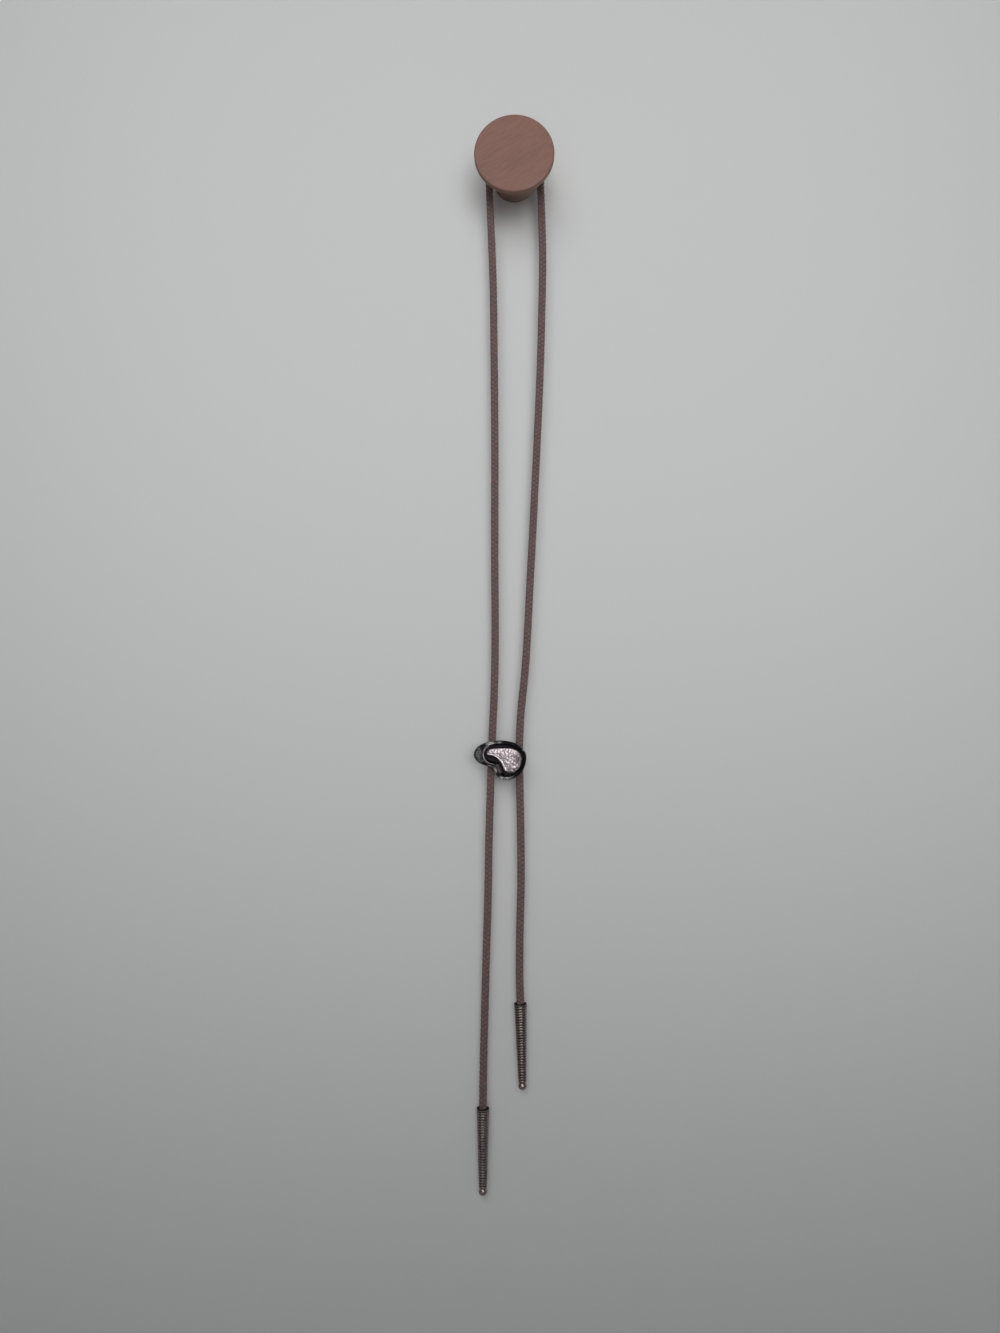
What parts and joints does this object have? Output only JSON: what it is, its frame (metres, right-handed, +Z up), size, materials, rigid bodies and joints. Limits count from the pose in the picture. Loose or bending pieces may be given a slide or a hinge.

+ + + + + + +

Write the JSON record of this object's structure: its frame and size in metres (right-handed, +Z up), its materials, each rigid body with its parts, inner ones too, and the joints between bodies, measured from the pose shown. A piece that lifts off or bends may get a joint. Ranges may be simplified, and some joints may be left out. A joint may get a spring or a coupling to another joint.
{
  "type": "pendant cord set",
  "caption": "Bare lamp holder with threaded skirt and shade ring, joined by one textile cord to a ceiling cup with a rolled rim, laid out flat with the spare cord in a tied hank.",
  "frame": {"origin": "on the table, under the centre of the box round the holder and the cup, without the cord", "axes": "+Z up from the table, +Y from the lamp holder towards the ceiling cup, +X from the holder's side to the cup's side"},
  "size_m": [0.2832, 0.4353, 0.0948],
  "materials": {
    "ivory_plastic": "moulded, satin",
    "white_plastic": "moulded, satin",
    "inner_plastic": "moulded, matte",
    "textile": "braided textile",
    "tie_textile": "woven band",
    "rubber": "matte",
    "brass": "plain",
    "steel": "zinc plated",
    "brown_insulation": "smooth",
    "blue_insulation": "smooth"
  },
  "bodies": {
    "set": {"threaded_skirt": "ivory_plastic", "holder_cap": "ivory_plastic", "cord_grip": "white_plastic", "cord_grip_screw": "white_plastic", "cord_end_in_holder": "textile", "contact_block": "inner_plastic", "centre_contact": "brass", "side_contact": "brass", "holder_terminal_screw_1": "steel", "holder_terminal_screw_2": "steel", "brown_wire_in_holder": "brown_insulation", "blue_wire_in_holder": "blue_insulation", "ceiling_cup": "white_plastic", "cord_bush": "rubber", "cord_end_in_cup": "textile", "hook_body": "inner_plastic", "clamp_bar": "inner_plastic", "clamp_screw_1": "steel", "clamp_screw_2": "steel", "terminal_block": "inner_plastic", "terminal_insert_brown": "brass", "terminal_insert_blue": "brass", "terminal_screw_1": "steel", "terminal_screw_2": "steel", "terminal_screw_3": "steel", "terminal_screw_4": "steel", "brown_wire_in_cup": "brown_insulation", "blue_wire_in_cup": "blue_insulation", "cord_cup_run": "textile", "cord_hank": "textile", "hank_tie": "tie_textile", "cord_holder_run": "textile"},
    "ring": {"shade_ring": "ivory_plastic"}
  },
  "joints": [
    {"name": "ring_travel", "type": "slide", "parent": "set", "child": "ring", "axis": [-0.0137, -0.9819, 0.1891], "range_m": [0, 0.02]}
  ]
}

+ + + + + + +

THE PROBLEM
How many of the lines above hold "parts"? Answer with only the number.

RESULT
2